REQUIREMENT: Below are entries. Copy exactly the lines running from the line that holds "Write part 3" to the line that holds "foot_top), foot, post)", with both ends included.

ENTRIES:
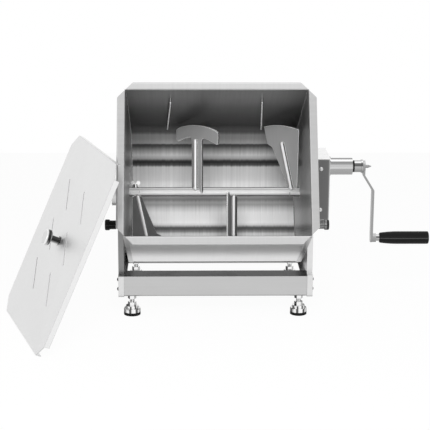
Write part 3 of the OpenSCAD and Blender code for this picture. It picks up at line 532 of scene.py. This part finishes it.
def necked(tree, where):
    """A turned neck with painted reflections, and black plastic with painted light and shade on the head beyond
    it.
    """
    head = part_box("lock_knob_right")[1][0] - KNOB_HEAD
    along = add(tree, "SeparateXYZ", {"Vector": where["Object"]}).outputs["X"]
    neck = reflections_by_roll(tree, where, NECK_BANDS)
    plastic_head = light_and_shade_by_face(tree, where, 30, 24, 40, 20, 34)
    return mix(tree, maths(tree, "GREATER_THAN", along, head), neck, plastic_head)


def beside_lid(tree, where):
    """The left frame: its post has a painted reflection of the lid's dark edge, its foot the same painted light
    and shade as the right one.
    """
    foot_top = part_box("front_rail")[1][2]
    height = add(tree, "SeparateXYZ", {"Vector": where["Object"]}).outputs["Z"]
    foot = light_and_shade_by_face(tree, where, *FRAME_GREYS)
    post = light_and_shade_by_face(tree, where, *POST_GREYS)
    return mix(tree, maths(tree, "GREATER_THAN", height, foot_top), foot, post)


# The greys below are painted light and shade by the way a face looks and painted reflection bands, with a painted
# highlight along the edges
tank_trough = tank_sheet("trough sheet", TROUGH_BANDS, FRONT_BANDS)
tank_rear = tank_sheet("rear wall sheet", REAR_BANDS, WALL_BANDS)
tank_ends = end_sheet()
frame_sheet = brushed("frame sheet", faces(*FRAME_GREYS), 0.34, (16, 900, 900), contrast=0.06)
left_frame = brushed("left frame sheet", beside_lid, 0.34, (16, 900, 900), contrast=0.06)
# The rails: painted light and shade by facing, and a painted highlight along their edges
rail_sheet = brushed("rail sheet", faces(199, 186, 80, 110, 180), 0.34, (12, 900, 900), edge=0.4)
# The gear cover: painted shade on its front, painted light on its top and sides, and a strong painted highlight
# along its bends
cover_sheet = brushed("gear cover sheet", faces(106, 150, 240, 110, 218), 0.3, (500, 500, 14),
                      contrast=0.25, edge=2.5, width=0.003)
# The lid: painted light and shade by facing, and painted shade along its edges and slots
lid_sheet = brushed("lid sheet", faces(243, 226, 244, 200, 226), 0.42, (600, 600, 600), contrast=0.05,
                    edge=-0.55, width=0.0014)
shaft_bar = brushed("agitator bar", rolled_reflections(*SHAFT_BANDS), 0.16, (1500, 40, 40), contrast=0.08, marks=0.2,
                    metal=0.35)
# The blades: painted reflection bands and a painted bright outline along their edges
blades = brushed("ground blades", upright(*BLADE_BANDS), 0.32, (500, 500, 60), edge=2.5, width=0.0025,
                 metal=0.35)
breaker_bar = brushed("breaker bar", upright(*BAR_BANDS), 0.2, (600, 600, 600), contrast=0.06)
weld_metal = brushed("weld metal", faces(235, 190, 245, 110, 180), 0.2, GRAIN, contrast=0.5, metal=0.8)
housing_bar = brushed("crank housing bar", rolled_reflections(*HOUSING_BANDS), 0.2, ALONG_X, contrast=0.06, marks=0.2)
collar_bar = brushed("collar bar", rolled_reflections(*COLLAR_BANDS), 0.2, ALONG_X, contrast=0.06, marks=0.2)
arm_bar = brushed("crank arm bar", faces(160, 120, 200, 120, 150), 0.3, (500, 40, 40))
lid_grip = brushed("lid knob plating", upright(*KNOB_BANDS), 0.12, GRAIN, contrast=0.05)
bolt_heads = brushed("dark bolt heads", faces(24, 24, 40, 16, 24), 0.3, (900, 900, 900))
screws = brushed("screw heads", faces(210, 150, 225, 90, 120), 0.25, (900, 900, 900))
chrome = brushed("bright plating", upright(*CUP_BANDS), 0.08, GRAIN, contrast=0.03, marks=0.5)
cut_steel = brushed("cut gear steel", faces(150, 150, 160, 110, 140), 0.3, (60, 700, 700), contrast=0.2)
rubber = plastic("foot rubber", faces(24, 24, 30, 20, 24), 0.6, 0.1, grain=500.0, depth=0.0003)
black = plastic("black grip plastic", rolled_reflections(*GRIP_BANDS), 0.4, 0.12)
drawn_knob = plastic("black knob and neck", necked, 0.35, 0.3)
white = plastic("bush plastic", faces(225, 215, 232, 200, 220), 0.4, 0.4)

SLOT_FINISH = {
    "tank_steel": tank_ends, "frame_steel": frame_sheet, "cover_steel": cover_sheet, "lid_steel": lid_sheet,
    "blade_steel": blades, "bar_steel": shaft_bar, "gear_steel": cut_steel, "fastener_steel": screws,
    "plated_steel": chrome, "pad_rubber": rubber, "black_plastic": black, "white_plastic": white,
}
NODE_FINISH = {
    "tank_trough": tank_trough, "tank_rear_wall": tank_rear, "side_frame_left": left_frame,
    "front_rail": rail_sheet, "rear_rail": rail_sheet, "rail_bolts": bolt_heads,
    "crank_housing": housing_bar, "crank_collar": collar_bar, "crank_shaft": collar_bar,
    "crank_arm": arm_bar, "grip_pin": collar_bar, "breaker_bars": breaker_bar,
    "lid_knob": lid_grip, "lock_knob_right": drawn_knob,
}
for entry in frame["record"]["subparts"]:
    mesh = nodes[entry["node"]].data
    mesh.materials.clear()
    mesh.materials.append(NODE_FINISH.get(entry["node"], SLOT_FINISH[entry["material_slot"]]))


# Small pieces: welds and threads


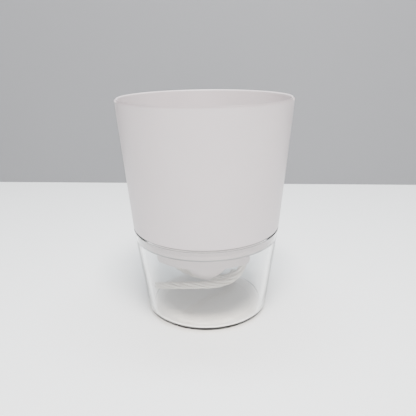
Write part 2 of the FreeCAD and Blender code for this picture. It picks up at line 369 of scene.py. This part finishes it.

* * *

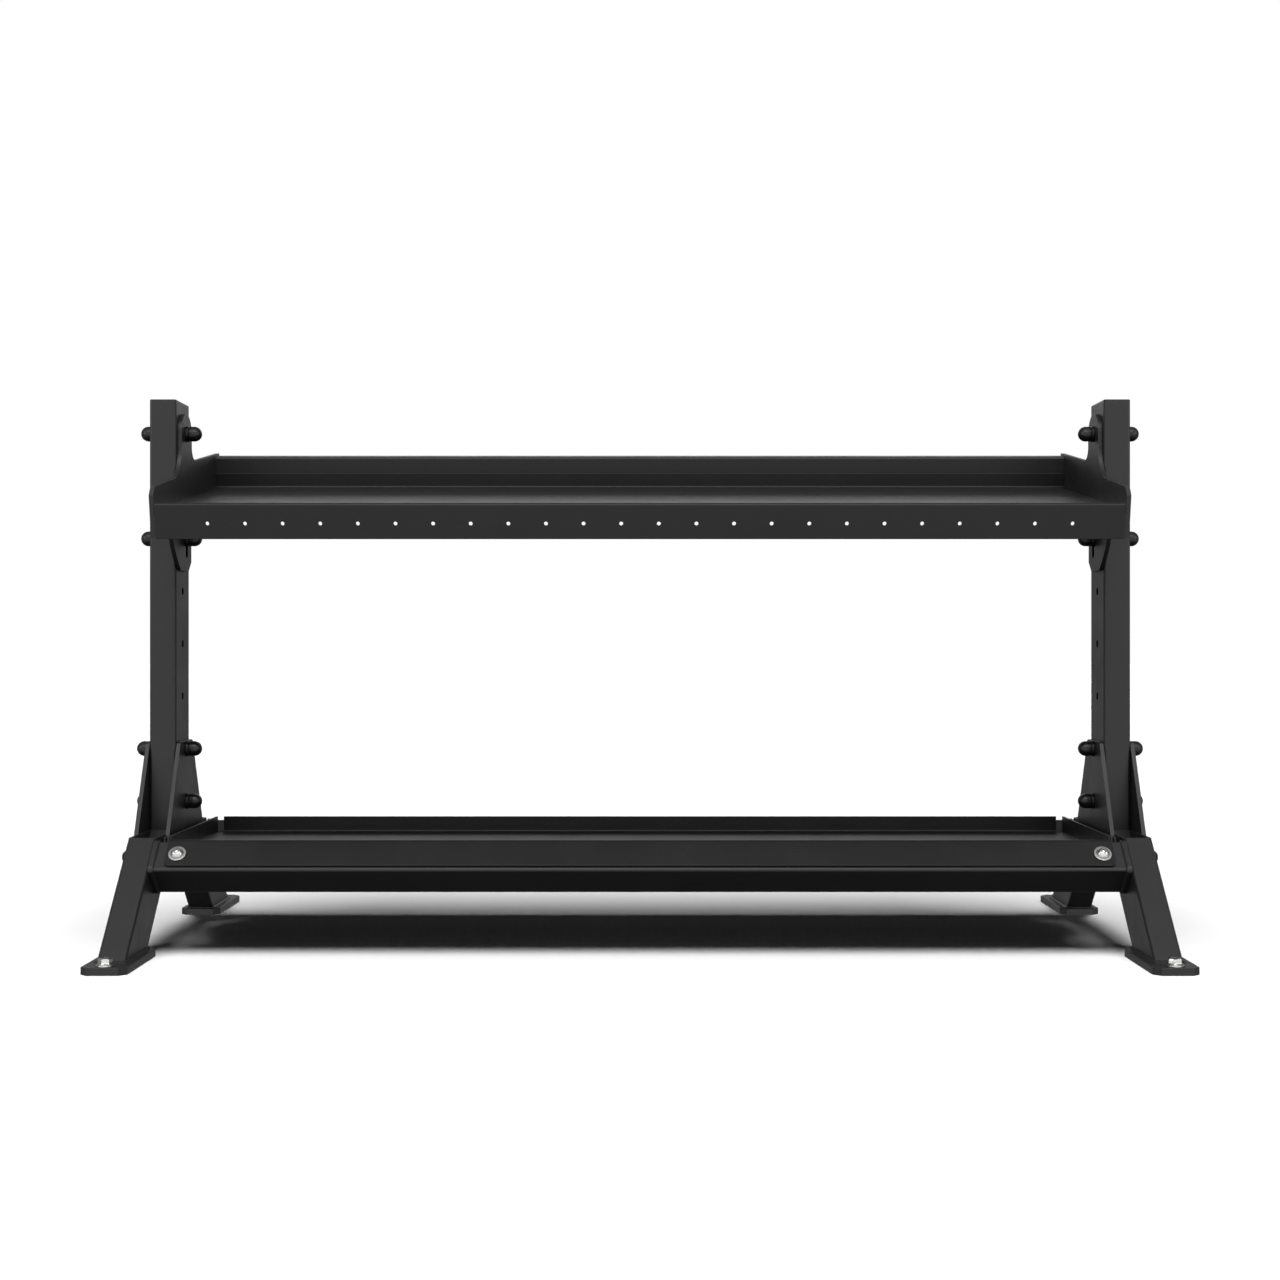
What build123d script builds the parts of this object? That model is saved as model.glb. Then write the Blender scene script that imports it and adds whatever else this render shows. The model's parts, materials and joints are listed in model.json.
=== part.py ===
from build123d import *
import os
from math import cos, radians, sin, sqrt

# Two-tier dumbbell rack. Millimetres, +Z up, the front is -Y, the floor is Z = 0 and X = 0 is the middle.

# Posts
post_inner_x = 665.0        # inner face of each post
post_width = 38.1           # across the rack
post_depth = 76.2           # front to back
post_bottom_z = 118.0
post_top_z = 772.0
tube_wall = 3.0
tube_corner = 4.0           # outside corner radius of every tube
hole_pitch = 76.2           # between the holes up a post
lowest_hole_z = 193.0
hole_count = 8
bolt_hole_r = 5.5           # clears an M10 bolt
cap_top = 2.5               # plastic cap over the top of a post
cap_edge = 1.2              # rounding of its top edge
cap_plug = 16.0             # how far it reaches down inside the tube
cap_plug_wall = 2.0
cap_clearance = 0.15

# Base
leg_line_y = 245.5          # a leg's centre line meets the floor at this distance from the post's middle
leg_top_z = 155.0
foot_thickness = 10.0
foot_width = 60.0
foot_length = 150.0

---

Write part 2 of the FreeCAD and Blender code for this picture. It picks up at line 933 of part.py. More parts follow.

SOLUTION BELOW:
Write part 3 of the OpenSCAD and Blender code for this picture. It picks up at line 532 of scene.py. This part finishes it.
def necked(tree, where):
    """A turned neck with painted reflections, and black plastic with painted light and shade on the head beyond
    it.
    """
    head = part_box("lock_knob_right")[1][0] - KNOB_HEAD
    along = add(tree, "SeparateXYZ", {"Vector": where["Object"]}).outputs["X"]
    neck = reflections_by_roll(tree, where, NECK_BANDS)
    plastic_head = light_and_shade_by_face(tree, where, 30, 24, 40, 20, 34)
    return mix(tree, maths(tree, "GREATER_THAN", along, head), neck, plastic_head)


def beside_lid(tree, where):
    """The left frame: its post has a painted reflection of the lid's dark edge, its foot the same painted light
    and shade as the right one.
    """
    foot_top = part_box("front_rail")[1][2]
    height = add(tree, "SeparateXYZ", {"Vector": where["Object"]}).outputs["Z"]
    foot = light_and_shade_by_face(tree, where, *FRAME_GREYS)
    post = light_and_shade_by_face(tree, where, *POST_GREYS)
    return mix(tree, maths(tree, "GREATER_THAN", height, foot_top), foot, post)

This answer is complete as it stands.